The fact that he didn’t carry her spoke volumes about his condition. Or maybe it spoke volumes as to how he felt about last night. Madeline vowed to keep up or die trying rather than be a burden. Not only did she want to spare him the extra effort, but she also didn’t want to spend hours in his arms, pressed to his chest, the two of them so close together.

Last night had been a mistake. She was certain they both knew it. She was also certain it would be only too easy to make the same mistake again. He wasn’t the same man. She wasn’t the same woman. But their bodies were still drawn together even after all this time.

“Our stalkers are out there. I can pick up a hint of their scent on the morning breeze. But we have time to reach Straluci. If we hurry,” Lev said. “I think.”

Madeline hastened her pace to match Lev’s as his increased. They were practically jogging up the mountain toward the place where she thought she’d seen a hint of tarnished copper towers in the distance last night. The terrain was rough and rocky. They left the scent of flowers behind and walked once more into air tinged with spruce and pine.
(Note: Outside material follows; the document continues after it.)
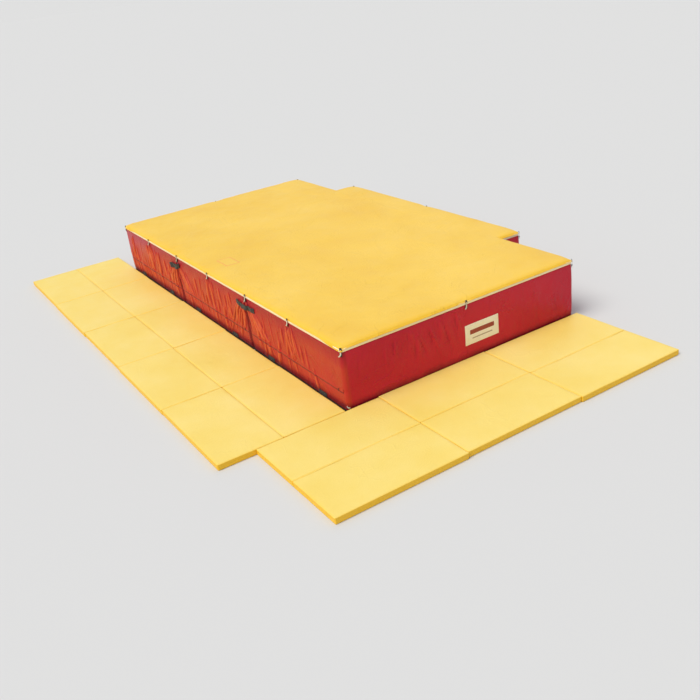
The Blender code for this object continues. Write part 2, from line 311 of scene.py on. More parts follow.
RED = coated_fabric("red_vinyl", (0.49, 0.006, 0.028), (0.54, 0.009, 0.034), (0.59, 0.014, 0.038),
                    (0.26, 0.40), crease=1.3, tint=painted_wall_light, gloss=0.25)
YELLOW = coated_fabric("yellow_vinyl", (0.88, 0.55, 0.060), (0.91, 0.60, 0.080), (0.94, 0.64, 0.11),
                       crease=0.9, tint=painted_shade_where_it_turns_down(TURNED_SHADE_YELLOW))
PALE = coated_fabric("surround_vinyl", (0.91, 0.69, 0.155), (0.93, 0.73, 0.20), (0.95, 0.77, 0.26),
                     crease=0.30, tint=painted_shade_where_it_turns_down(TURNED_SHADE_YELLOW))
PATCH = coated_fabric("patch_vinyl", (0.90, 0.58, 0.075), (0.92, 0.62, 0.095), (0.95, 0.66, 0.13),
                      crease=0.3, tint=bordered(PATCH_LOW, PATCH_HIGH, 0.011, WELD_PINK))
CREAM = coated_fabric("cream_vinyl", (0.93, 0.79, 0.52), (0.97, 0.85, 0.60), (0.98, 0.90, 0.68), crease=0.5)
BLACK_WEB = webbing("black_webbing", (0.008, 0.007, 0.006), (0.030, 0.026, 0.022))
WHITE_WEB = webbing("white_webbing", (0.70, 0.64, 0.50), (0.85, 0.80, 0.68))
FOAM = foam_material()
BASE = base_material()
LABEL = label_material()


def moulded_plastic(name, colour):
    n = Nodes(name)
    tint = n.mix(n.grey_ramp(n.noise(80.0), 0.0, 1.0), colour, tuple(min(1.0, 1.6 * c) for c in colour))
    dullness = n.grey_ramp(n.noise(40.0), 0.32, 0.5, 0.3, 0.7)
    return n.finish(tint, dullness, n.bump(n.noise(400.0), 0.0002, 0.5))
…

But Madeline’s nose twitched occasionally. It was impossible, but she thought she detected a whiff of Ether’s stormy ozone scent every now and then as they hiked. It had to be her imagination, though. She didn’t have Lev’s nose. She only had visions of the attack from yesterday—the wolves leaping on Lev as the Ether forced into them by the Volkhvy drove them mad.

She was being hunted by a pack of tainted wolves and their Volkhvy masters, but it was her thudding heart that spurred her onward. It beat for her baby. Not for the man who led the way toward Straluci. He was once again a stranger to her this morning. His thoughts and feelings were shielded behind his stony face. Perhaps he had loved her and Trevor at one time, but the white wolf had long since taken over his heart. He helped her now because he sought vengeance against the Volkhvy.

His reasons shouldn’t matter. She should just be glad for the aid. This way she could accept his help and easily say goodbye once Trevor was saved.

If only there wasn’t a pang between every heartbeat that seemed to whisper Lev’s name.